Social Security is a ``distant problem,'' and the system is ``nowhere near collapsing today,'' Spratt said. ``This existing system can be tuned up and made to run as far into the future as you can project.''

A Dec. 9-13 NBC News/Wall Street Journal poll found that the public, by 50 percent to 38 percent, think investing Social Security in stocks is a ``bad idea.''

`Manageable Challenge'

Problems with the Social Security system are manageable and not as dire as in 1983, said Matsui, who served on a commission established by then-President Ronald Reagan to recommend ways to close the funding gap.

Bush's contention that spending $1 trillion to $2 trillion now to establish the accounts is better than dealing with a $10.4 trillion shortfall in the future is misleading, said Jason Furman, former economic policy director for Democratic Senator John Kerry's presidential campaign.
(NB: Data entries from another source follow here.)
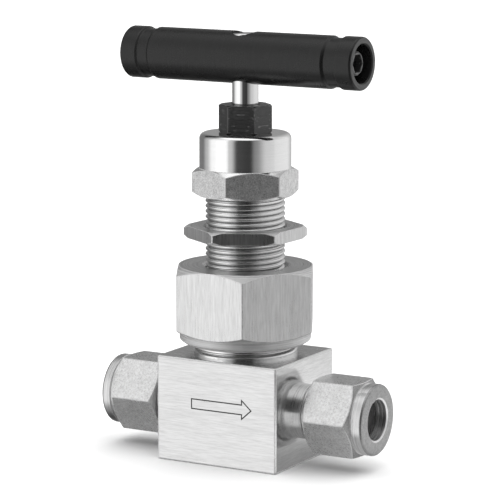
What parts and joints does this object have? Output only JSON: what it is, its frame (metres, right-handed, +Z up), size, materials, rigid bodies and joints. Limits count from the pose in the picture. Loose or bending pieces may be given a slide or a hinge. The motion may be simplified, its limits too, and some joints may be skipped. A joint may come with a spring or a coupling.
{
  "type": "needle valve",
  "caption": "Straight needle valve with a block body, compression tube ends, union-nut bonnet with panel nut, packing bolt and black bar handle.",
  "frame": {"origin": "centre of the body block's base, on the stem axis", "axes": "+Z up the stem axis, +X along the flow from inlet to outlet, the marked face looks to -Y"},
  "size_m": [0.071, 0.0324, 0.1016],
  "materials": {
    "body_steel": "fine ground",
    "nut_steel": "drawn hex bar",
    "thread_steel": "turned",
    "polished_steel": "polished",
    "stem_steel": "ground and polished",
    "ferrule_steel": "turned",
    "black_steel": "black oxide",
    "black_anodised": "black anodised, satin",
    "fluoropolymer": "matte",
    "adapter_polymer": "matte",
    "rubber": "matte"
  },
  "bodies": {
    "valve": {"valve_body": "body_steel", "union_nut": "nut_steel", "bonnet": "thread_steel", "bonnet_gasket": "fluoropolymer", "bonnet_cap": "polished_steel", "packing_bolt": "black_steel", "stem_wiper": "rubber", "packing_gland": "thread_steel", "upper_packing_adapter": "adapter_polymer", "upper_chevron_ring": "fluoropolymer", "middle_chevron_ring": "fluoropolymer", "lower_chevron_ring": "fluoropolymer", "lower_packing_adapter": "adapter_polymer"},
    "needle": {"lower_stem": "stem_steel"},
    "handle": {"upper_stem": "stem_steel", "handle_bar": "black_anodised", "handle_set_screw": "black_steel"},
    "panel_nut": {"panel_nut": "nut_steel"},
    "left_ferrules": {"left_front_ferrule": "ferrule_steel", "left_back_ferrule": "ferrule_steel"},
    "left_nut": {"left_nut": "nut_steel"},
    "right_ferrules": {"right_front_ferrule": "ferrule_steel", "right_back_ferrule": "ferrule_steel"},
    "right_nut": {"right_nut": "nut_steel"}
  },
  "joints": [
    {"name": "stem_rise", "type": "slide", "parent": "valve", "child": "needle", "axis": [0, 0, 1], "range_m": [-0.00414, 0]},
    {"name": "handle_turn", "type": "hinge", "parent": "needle", "child": "handle", "pos_m": [0, 0, 0.0954], "axis": [0, 0, 1], "range_deg": [-1170, 0]},
    {"name": "panel_nut_travel", "type": "slide", "parent": "valve", "child": "panel_nut", "axis": [0, 0, 1], "range_m": [-0.0064, 0.0072]},
    {"name": "left_nut_travel", "type": "slide", "parent": "valve", "child": "left_ferrules", "axis": [-1, 0, 0], "range_m": [0, 0.00954]},
    {"name": "left_nut_turn", "type": "hinge", "parent": "left_ferrules", "child": "left_nut", "pos_m": [-0.028, 0, 0.0125], "axis": [-1, 0, 0], "range_deg": [0, 2700]},
    {"name": "right_nut_travel", "type": "slide", "parent": "valve", "child": "right_ferrules", "axis": [1, 0, 0], "range_m": [0, 0.00954]},
    {"name": "right_nut_turn", "type": "hinge", "parent": "right_ferrules", "child": "right_nut", "pos_m": [0.028, 0, 0.0125], "axis": [1, 0, 0], "range_deg": [0, 2700]}
  ],
  "couplings": [
    {"joint": "stem_rise", "follows": "handle_turn", "m_per_rad": 0.00020213},
    {"joint": "left_nut_travel", "follows": "left_nut_turn", "m_per_rad": 0.00020213},
    {"joint": "right_nut_travel", "follows": "right_nut_turn", "m_per_rad": 0.00020213}
  ]
}
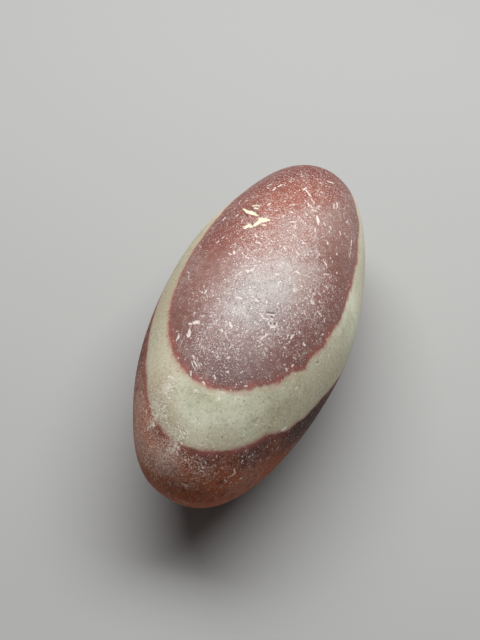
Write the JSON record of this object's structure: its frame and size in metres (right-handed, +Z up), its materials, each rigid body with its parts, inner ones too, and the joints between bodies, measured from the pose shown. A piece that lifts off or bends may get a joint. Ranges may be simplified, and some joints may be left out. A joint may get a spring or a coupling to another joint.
{
  "type": "shiva lingam stone",
  "caption": "Long, smooth, river-tumbled egg of banded quartz stone, maroon cap over a grey-green band and a dark underside, resting on a small flat spot.",
  "frame": {"origin": "on the surface the stone rests on, under the middle of its outline seen from above", "axes": "+X along the stone's length away from its blunted tip, +Y across it, +Z up through the maroon cap"},
  "size_m": [0.1188, 0.0556, 0.0511],
  "materials": {
    "banded_quartz": "river-worn smooth with a soft satin sheen; maroon and grey-green bands under fine pale sugary specks"
  },
  "bodies": {
    "root": {"stone": "banded_quartz"}
  },
  "joints": []
}
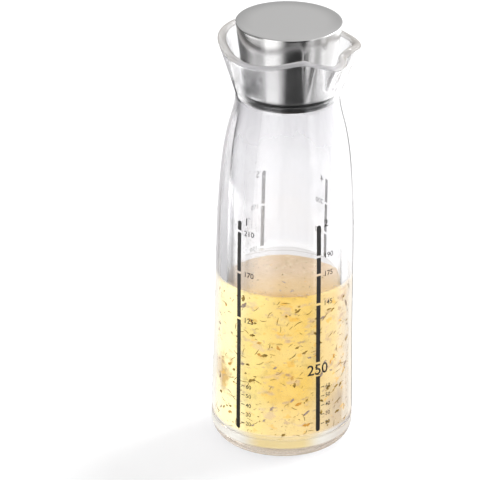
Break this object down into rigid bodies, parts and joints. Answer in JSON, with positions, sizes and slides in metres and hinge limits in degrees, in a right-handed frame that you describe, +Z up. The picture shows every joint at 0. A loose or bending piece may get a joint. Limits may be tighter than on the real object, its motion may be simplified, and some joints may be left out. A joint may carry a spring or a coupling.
{
  "type": "salad dressing shaker bottle",
  "caption": "Thick glass shaker bottle with a flared wavy pouring mouth, a press-in steel stopper lid with a silicone seal, and salad dressing inside.",
  "frame": {"origin": "on the bottle's axis, at the middle of the flat face that it stands on", "axes": "+Z up along the bottle's axis, +X towards the pouring lip"},
  "size_m": [0.0701, 0.0632, 0.2],
  "materials": {
    "clear_glass": "polished clear glass",
    "dressing": "cloudy yellow liquid with herb flecks",
    "brushed_steel": "fine brushed stainless steel",
    "black_plastic": "smooth black plastic",
    "black_silicone": "glossy black silicone"
  },
  "bodies": {
    "bottle": {"glass_bottle": "clear_glass", "dressing": "dressing"},
    "lid": {"lid_shell": "brushed_steel", "lid_core": "black_plastic", "lid_seal": "black_silicone", "lid_base_cover": "black_plastic"}
  },
  "joints": [
    {"name": "lid_lift", "type": "slide", "parent": "bottle", "child": "lid", "axis": [0, 0, 1], "range_m": [0, 0.05]}
  ]
}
The $10.4 trillion is an estimate over the infinite life of Social Security, he said on a conference call with reporters earlier this week. A more realistic assessment of the system's deficit is $3.7 trillion over 75 years, the conventional time span for Social Security estimates, he said. Reducing the figure is a ``manageable challenge,'' Furman said.
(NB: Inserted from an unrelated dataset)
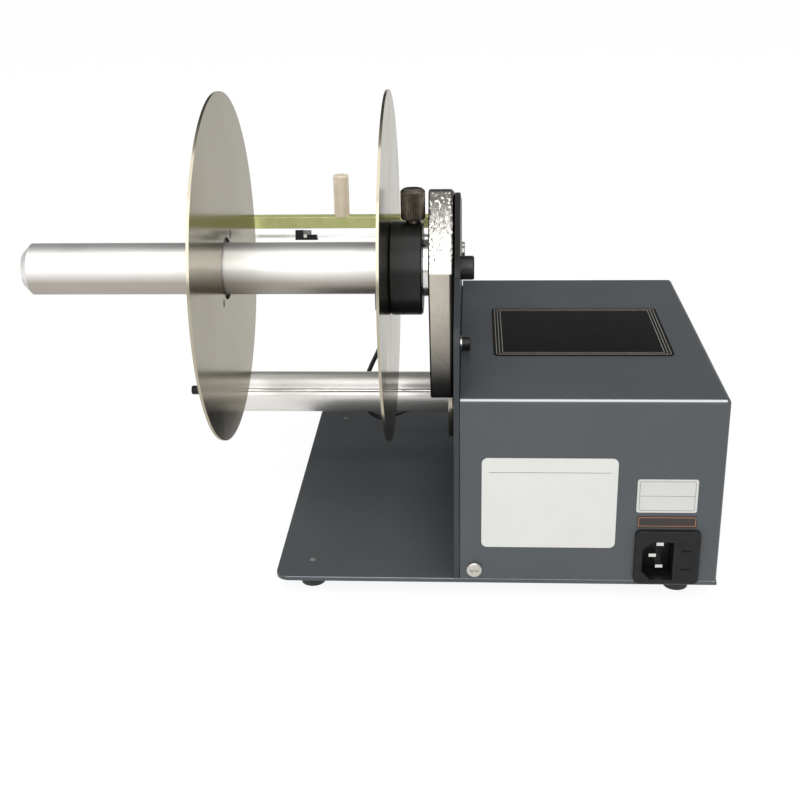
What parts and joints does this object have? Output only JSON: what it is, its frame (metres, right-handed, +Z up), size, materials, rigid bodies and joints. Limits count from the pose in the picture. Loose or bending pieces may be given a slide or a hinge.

Employees and employers each currently pay a payroll tax of 6.2 percent of the first $87,900 earned, while the self-employed pay 12.4 percent.
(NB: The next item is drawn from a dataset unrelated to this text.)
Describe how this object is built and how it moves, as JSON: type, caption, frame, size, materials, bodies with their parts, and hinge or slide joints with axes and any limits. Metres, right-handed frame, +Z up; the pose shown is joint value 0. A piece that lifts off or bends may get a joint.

Senator Graham supports legislation that would allow younger workers to set aside 4 percentage points of their Social Security taxes, up to $1,300 a year.

Since current Social Security beneficiaries rely on the same tax dollars, younger workers would be investing in stocks and bonds and the government would have to fill in the gap by borrowing, raising or cutting benefits.

``Even if you favor privatization, you should be against hokey budget gimmicks,'' Alan Blinder, Federal Reserve vice chairman under President Bill Clinton, told reporters on the conference call with Furman.